Coates' position seems to be faux “realism.” The existence of brutish, criminal 'hoods or subcultures does not delegitimize civility or middle class ethics, it illustrates the need for them.

TNC once saw the founders as “reluctant slaveholders.” (In "Why We Fight" he wrote, "Jefferson's generation were, to some extent, reluctant slaveholders. (I shudder writing that.)") He now appears to claim, as one observer said, "that George Washington’s presidency means nothing more than his being a slaveholder."

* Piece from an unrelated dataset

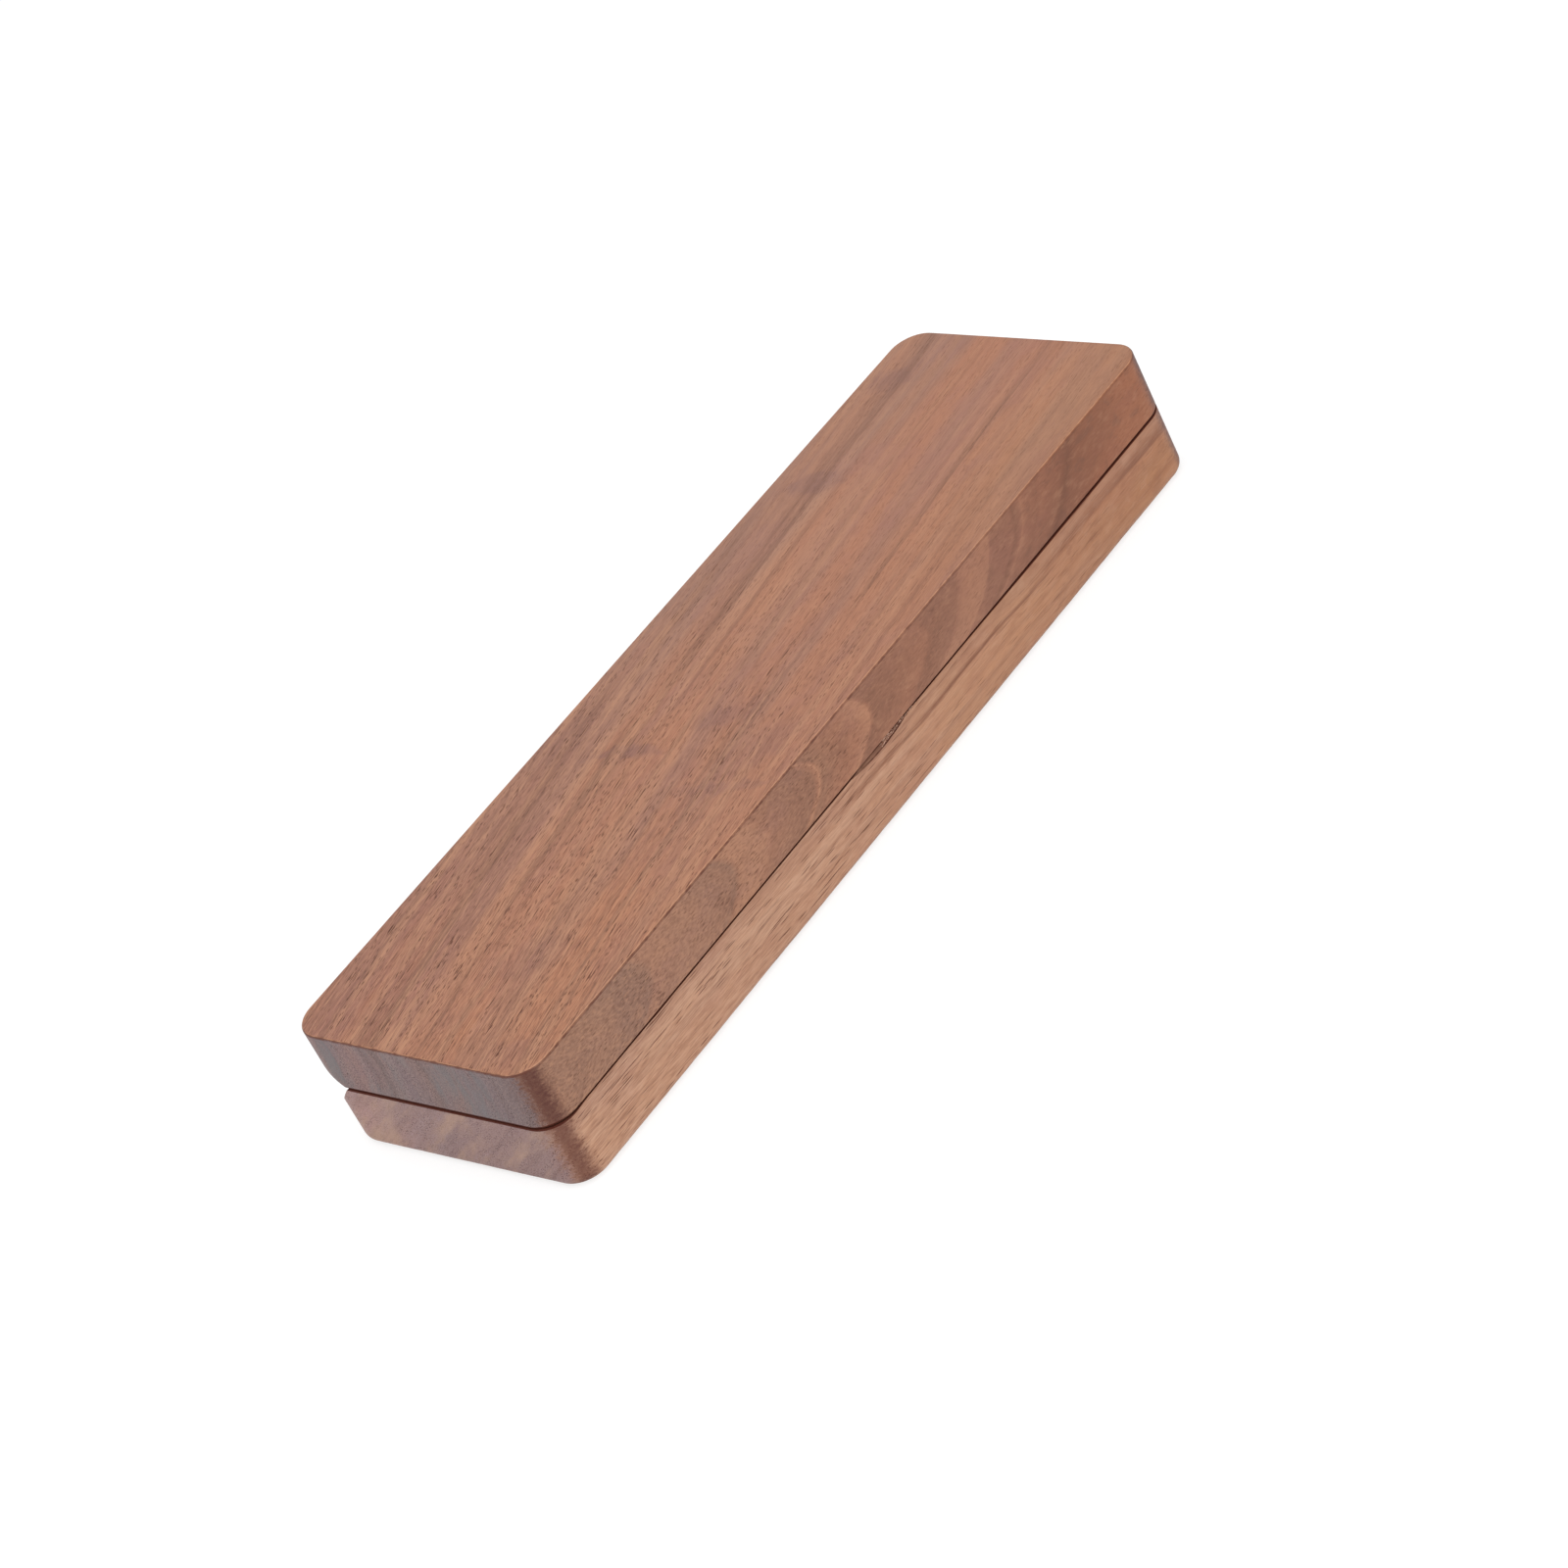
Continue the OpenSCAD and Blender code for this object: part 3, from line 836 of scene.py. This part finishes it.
def pinPlace(side, way):
    return Matrix.Translation((side * hingeX, hingeY, seam + way * hinge["pinOffset"]))


def slotCut(side, way):  # room for the links to swing to the rear
    radius = hinge["linkWidth"] / 2 + hinge["slotPlay"]
    wide = hinge["plates"] * hinge["linkThick"] + (hinge["plates"] + 1) * hinge["linkGap"]
    lean, far = radius / math.sqrt(2), 2 * barrelRadius + hinge["pinOffset"]
    # u runs to the rear and v towards the other half of the box, both from the pin
    outline = [(far + lean, far - lean), (far + lean, far), (-radius, far)]
    outline += arc((0, 0), radius, 180, 315, 18)
    place = pinPlace(side, way) @ Matrix((
        (0, 0, 1, 0), (1, 0, 0, 0), (0, -way, 0, 0), (0, 0, 0, 1)))
    return slab("slotCut", outline, wide, place)


def pinBoreCut(side, way):
    reach = 2 * barrelRadius
    profile = [(hinge["pinWidth"] / 2, -reach), (hinge["pinWidth"] / 2, reach)]
    return turned("pinBoreCut", profile, roundSteps["pinBore"], pinPlace(side, way) @ alongX)


def softened(piece, width, angle=40):  # narrow rounding of the edges sharper than an angle
    bevel = piece.modifiers.new("softened", "BEVEL")
    bevel.width, bevel.segments, bevel.limit_method = width, 2, "ANGLE"
    bevel.angle_limit = math.radians(angle)
    return plain(piece)


def makeBarrel(side, way):
    node = nodeOf(side, way, "barrel")
    tall, deep, edge = hinge["barbHeight"], hinge["barbDepth"], hinge["edge"]
    profile = [(barrelRadius - edge, 0), (barrelRadius, edge)]
    for i in range(hinge["barbs"]):
        foot = barrelLength - hinge["chamfer"] - (hinge["barbs"] - i) * 2 * tall + tall
        profile += [(barrelRadius, foot), (barrelRadius - deep, foot + 0.02 * tall),
                    (barrelRadius - deep, foot + 0.3 * tall), (barrelRadius, foot + tall)]
    profile += [(barrelRadius, barrelLength - hinge["chamfer"]),
                (barrelRadius - hinge["chamfer"], barrelLength)]
    piece = turned(node + "Turned", profile, roundSteps["barrel"], intoWood(side, way))
    carve(piece, [grooveCut(), slotCut(side, way), pinBoreCut(side, way)])
    softened(piece, edge / 2, 50)
    return dress(piece, turnedBrass, ownerOf(way), [node])


def makePin(side, way):
    node = nodeOf(side, way, "pin")
    low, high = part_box(node)
    radius, half, dome = hinge["pinWidth"] / 2, (high.x - low.x) / 2, hinge["pinDome"]
    profile = [(radius * math.cos(math.radians(a)), -half + dome * (1 - math.sin(math.radians(a))))
               for a in range(75, -1, -15)]
    profile += [(r, -h) for r, h in profile[::-1]]
    piece = turned(node + "Ground", profile, roundSteps["pin"], pinPlace(side, way) @ alongX)
    return dress(piece, groundSteel, ownerOf(way), [node], 50)


# Geometry Nodes

def newTree(name, inputs):  # inputs of name, socket type and value
    tree = bpy.data.node_groups.new(name, "GeometryNodeTree")
    tree.interface.new_socket("Geometry", in_out="OUTPUT", socket_type="NodeSocketGeometry")
    tree.interface.new_socket("Geometry", in_out="INPUT", socket_type="NodeSocketGeometry")
    for label, kind, value in inputs:
        socket = tree.interface.new_socket(label, in_out="INPUT", socket_type="NodeSocket" + kind)
        if kind != "Material":
            socket.default_value = value
    entry = tree.nodes.new("NodeGroupInput")
    given = {output.name: Strand(tree, output) for output in entry.outputs if output.name}
    return tree, given


def endTree(tree, geometry, material):
    real = geometry.make("GeometryNodeRealizeInstances", None, {0: geometry})
    painted = real.make("GeometryNodeSetMaterial", None, {"Geometry": real, "Material": material})
    output = tree.nodes.new("NodeGroupOutput")
    tree.links.new(painted.socket, output.inputs[0])


def grown(name, tree, values):  # runs a tree on an empty mesh and keeps the result
    piece = bpy.data.objects.new(name, bpy.data.meshes.new(name))
    bpy.context.scene.collection.objects.link(piece)
    modifier = piece.modifiers.new(name, "NODES")
    modifier.node_group = tree
    for item in tree.interface.items_tree:
        if item.in_out == "INPUT" and item.name in values:
            modifier[item.identifier] = values[item.name]
    return plain(piece)


def vector(start, x=0.0, y=0.0, z=0.0):
    return start.make("ShaderNodeCombineXYZ", None, {0: x, 1: y, 2: z})


def linkTree():  # a stack of stamped plates for each hinge, all from one outline
    tree, given = newTree("linkStack", [
        ("Pin distance", "Float", 2 * hinge["pinOffset"]), ("Width", "Float", hinge["linkWidth"]),
        ("Thickness", "Float", hinge["linkThick"]), ("Pitch", "Float", 0.001),
        ("Hole", "Float", 0.0005), ("Plates", "Int", 3), ("Hinge spacing", "Float", 0.1),
        ("Material", "Material", None)])
    start = given["Width"]
    # stadium outline: a circle whose halves are pulled apart along y
    circle = start.make("GeometryNodeCurvePrimitiveCircle", None, {"Resolution": 64, "Radius": start / 2})
    spot = start.make("GeometryNodeInputPosition")
    height = start.make("ShaderNodeSeparateXYZ", None, {0: spot}, 1)
    side = height.math("SIGN", height)
    pulled = start.make("GeometryNodeSetPosition", None, {
        "Geometry": circle, "Offset": vector(start, 0.0, side * given["Pin distance"] / 2)})
    hole = start.make("GeometryNodeCurvePrimitiveCircle", None, {"Resolution": 40, "Radius": given["Hole"]})
    ends = start.make("GeometryNodeMeshLine", {"mode": "END_POINTS"}, {
        "Count": 2, "Start Location": vector(start, 0.0, given["Pin distance"] / -2),
        "Offset": vector(start, 0.0, given["Pin distance"] / 2)})
    holes = start.make("GeometryNodeInstanceOnPoints", None, {"Points": ends, "Instance": hole})
    holes = start.make("GeometryNodeRealizeInstances", None, {0: holes})
    outline = start.make("GeometryNodeJoinGeometry")
    for curve in (pulled, holes):
        tree.links.new(curve.socket, outline.socket.node.inputs[0])
    face = start.make("GeometryNodeFillCurve", None, {"Curve": outline})
    lowFace = start.make("GeometryNodeFlipFaces", None, {"Mesh": face})
    walls = start.make("GeometryNodeExtrudeMesh", None, {
        "Mesh": face, "Offset": vector(start, 0.0, 0.0, 1.0),
        "Offset Scale": given["Thickness"], "Individual": False})
    both = start.make("GeometryNodeJoinGeometry")
    for mesh in (lowFace, walls):
        tree.links.new(mesh.socket, both.socket.node.inputs[0])
    plate = start.make("GeometryNodeMergeByDistance", None, {"Geometry": both, "Distance": 1e-7})
    # turned so that the plate stands upright across the box
    plate = start.make("GeometryNodeTransform", None, {
        "Geometry": plate, "Rotation": (math.pi / 2, 0.0, math.pi / 2)})
    rowLength = (given["Plates"] - 1) * given["Pitch"]
    row = start.make("GeometryNodeMeshLine", None, {
        "Count": given["Plates"], "Offset": vector(start, given["Pitch"]),
        "Start Location": vector(start, rowLength / -2 - given["Thickness"] / 2)})
    stack = start.make("GeometryNodeInstanceOnPoints", None, {"Points": row, "Instance": plate})
    pair = start.make("GeometryNodeMeshLine", {"mode": "END_POINTS"}, {
        "Count": 2, "Start Location": vector(start, given["Hinge spacing"] / -2, hingeY, seam),
        "Offset": vector(start, given["Hinge spacing"] / 2, hingeY, seam)})
    stacks = start.make("GeometryNodeInstanceOnPoints", None, {"Points": pair, "Instance": stack})
    endTree(tree, stacks, given["Material"])
    return tree


def makeLinks():
    piece = grown("linkPlates", linkTree(), {
        "Pin distance": 2 * hinge["pinOffset"], "Width": hinge["linkWidth"],
        "Thickness": hinge["linkThick"], "Pitch": hinge["linkThick"] + hinge["linkGap"],
        "Hole": hinge["pinWidth"] / 2 + hinge["linkPlay"], "Plates": hinge["plates"],
        "Hinge spacing": 2 * hingeX, "Material": stampedBrass})
    softened(piece, hinge["plateEdge"])
    nodes = [side + "_link_" + place
             for side in ("left", "right") for place in ("outer", "middle", "inner")]
    return dress(piece, stampedBrass, "links", nodes)


# magnets at the front corners

magnetEdge = 0.15 * mm


def makeMagnet(side, way):
    node = nodeOf(side, way, "magnet")
    low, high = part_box(node)
    radius, thick, edge = (high.x - low.x) / 2, high.z - low.z, magnetEdge
    profile = [(radius - edge, 0), (radius - 0.3 * edge, 0.3 * edge), (radius, edge),
               (radius, thick - edge), (radius - 0.3 * edge, thick - 0.3 * edge), (radius - edge, thick)]
    place = Matrix.Translation(((low.x + high.x) / 2, (low.y + high.y) / 2, low.z))
    piece = turned(node + "Plated", profile, roundSteps["magnet"], place)
    return dress(piece, platedNickel, ownerOf(way), [node])


# torn fibres that years of fingernails left on the nail bevel

torn = {
    "count": 96, "seed": 7, "length": 1.2 * mm, "thick": 0.10 * mm,
    "middle": 4.9 * mm, "spread": 5.2 * mm,  # along the front, from the middle of the bevel
    "pale": tone(0.92, 0.60, 0.45), "dark": tone(0.17, 0.055, 0.033),
}


def fibreTree():
    tree, given = newTree("tornFibres", [
        ("Count", "Int", 60), ("Seed", "Int", 1), ("Length", "Float", 0.001), ("Thickness", "Float", 0.0001),
        ("Middle", "Float", 0.0), ("Spread", "Float", 0.005), ("Bevel length", "Float", 0.017),
        ("Bevel height", "Float", 0.001), ("Material", "Material", None)])
    start = given["Length"]

    def drawn(low, high, seed):
        return start.make("FunctionNodeRandomValue", {"data_type": "FLOAT"}, {
            2: low, 3: high, "Seed": given["Seed"] + seed}, 1)

    sliver = start.make("GeometryNodeMeshCone", None, {
        "Vertices": 5, "Side Segments": 3, "Radius Top": given["Thickness"] * 0.15,
        "Radius Bottom": given["Thickness"] / 2, "Depth": start})
    sliver = start.make("GeometryNodeTransform", None, {
        "Geometry": sliver, "Rotation": (0.0, math.pi / 2, 0.0)})
    points = start.make("GeometryNodePoints", None, {"Count": given["Count"]})
    # more of them near the middle of the tear
    x = given["Middle"] + given["Spread"] * (drawn(-0.5, 0.5, 1) + drawn(-0.5, 0.5, 2))
    reach = x / (given["Bevel length"] / 2)
    depth = given["Bevel height"] * clampedAbove(1 - reach * reach, 0.0)
    share = drawn(0.15, 0.95, 3)
    rear = clampedAbove(depth * share, 0.2 * mm) - halfWidth
    points = start.make("GeometryNodeSetPosition", None, {
        "Geometry": points, "Position": vector(start, x, rear, depth * (share - 1) + baseRim)})
    turn = vector(start, drawn(-0.3, 0.3, 4), drawn(-0.14, 0.14, 5), drawn(-0.06, 0.06, 6))
    grow = vector(start, drawn(0.45, 1.5, 7), drawn(0.6, 1.6, 8), drawn(0.5, 1.2, 9))
    slivers = start.make("GeometryNodeInstanceOnPoints", None, {
        "Points": points, "Instance": sliver, "Rotation": turn, "Scale": grow})
    endTree(tree, slivers, given["Material"])
    return tree


def makeFibres():
    piece = grown("tornFibres", fibreTree(), {
        "Count": torn["count"], "Seed": torn["seed"], "Length": torn["length"],
        "Thickness": torn["thick"], "Middle": torn["middle"], "Spread": torn["spread"],
        "Bevel length": nailBevel["length"], "Bevel height": nailBevel["height"], "Material": tornWood})
    return dress(piece, tornWood, "base", [])


def tornMaterial():
    material, start, shader = newMaterial("tornWood")
    x, y, z = objectPlace(start)
    blotch = noiseAt(start, x / 0.6, y / 0.16, z / 0.16, 2.0)
    plug(mixed(start, blotch.fade(0.35, 0.65), torn["pale"], torn["dark"]), shader, "Base Color")
    plug(0.65 + 0.2 * blotch, shader, "Roughness")
    shader.inputs["Specular IOR Level"].default_value = 0.12
    return material


tornWood = tornMaterial()
for side in (left, right):
    for way in (-1, 1):
        makeBarrel(side, way)
        makePin(side, way)
        makeMagnet(side, way)
makeLinks()
makeFibres()
print("hardware made")


# stage and light

lamps = {
    "over": {"place": (0.05, -0.05, 1.1), "size": 1.2, "power": 7.6},
    "front": {"place": (-0.30, -1.1, 0.50), "size": 0.9, "power": 5.6},
    "left": {"place": (-1.0, 0.25, 0.45), "size": 0.8, "power": 2.6},
}


studio = {
    "world": 0.36,  # what the world adds to the lamps
    "floor": tone(0.8, 0.8, 0.8),
    "floorSeen": tone(0.35, 0.35, 0.35),
    "floorGlow": 0.75,  # with this the camera sees a near-white floor that keeps its shadow
    "floorDrop": 0.02 * mm,
}


def addLamps():
    for name, lamp in lamps.items():
        light = bpy.data.lights.new(name, "AREA")
        light.size, light.energy = lamp["size"], lamp["power"]
        holder = bpy.data.objects.new(name, light)
        bpy.context.scene.collection.objects.link(holder)
        aim = Vector((0, 0, 0.01)) - Vector(lamp["place"])
        holder.location = lamp["place"]
        holder.rotation_euler = aim.to_track_quat("-Z", "Y").to_euler()


def seenRay(start):  # 1 where the camera, a gloss or a glass looks
    camera, glossy, through = [start.make("ShaderNodeLightPath", give=name)
                               for name in ("Is Camera Ray", "Is Glossy Ray", "Is Transmission Ray")]
    return start.math("MINIMUM", camera + glossy + through, 1.0)


def setWorld():
    world = bpy.data.worlds.new("studio")
    bpy.context.scene.world = world
    world.use_nodes = True
    start = Strand(world.node_tree)
    background = world.node_tree.nodes["Background"]
    background.inputs["Color"].default_value = tone(1, 1, 1)
    strength = studio["world"] + (1 - studio["world"]) * seenRay(start)
    world.node_tree.links.new(strength.socket, background.inputs["Strength"])


def addFloor():
    bm = bmesh.new()
    bmesh.ops.create_grid(bm, x_segments=1, y_segments=1, size=6)
    floor = newPiece("floor", bm)
    floor.location.z = cadLow.z - studio["floorDrop"]
    material = bpy.data.materials.new("paleFloor")
    material.use_nodes = True
    tree = material.node_tree
    tree.nodes.clear()
    start = Strand(tree)
    matt = start.make("ShaderNodeBsdfDiffuse", None, {"Color": studio["floor"]})
    thin = start.make("ShaderNodeBsdfDiffuse", None, {"Color": studio["floorSeen"]})
    lit = start.make("ShaderNodeEmission", None, {"Strength": studio["floorGlow"]})
    shown = start.make("ShaderNodeAddShader", None, {0: thin, 1: lit})
    both = start.make("ShaderNodeMixShader", None, {0: seenRay(start), 1: matt, 2: shown})
    output = tree.nodes.new("ShaderNodeOutputMaterial")
    tree.links.new(both.socket, output.inputs[0])
    floor.data.materials.append(material)


addLamps()
setWorld()
addFloor()
bpy.context.scene.view_settings.view_transform = "Standard"
print("stage set")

In Very Hard Choices Spider Robinson wrote, “'The Constitution and Bill of Rights are among the most enlightened political documents the human race has produced so far, and its people are, so help me, some of the kindest who have yet walked the earth. . . . So far nobody's ever been as ashamed of their own racism as we are.'” Ta-Nehisi Coates pretends that one half of the picture does not exist. There are still white supremacists, but to assert over and over, as Coates is doing, that that defines our multiracial society, is to fail to give credit to the most important fact. What he characterizes as a supremacist nation listened to Martin Luther King, then passed the Omnibus Civil Rights Act. If this had not happened, it is unlikely that Coates would be, as his employer states, "a national correspondent at The Atlantic."


Because on balance this is not a white supremacist nation, Coates has the platform from which he claims, as he seems to, that we are always and only racists.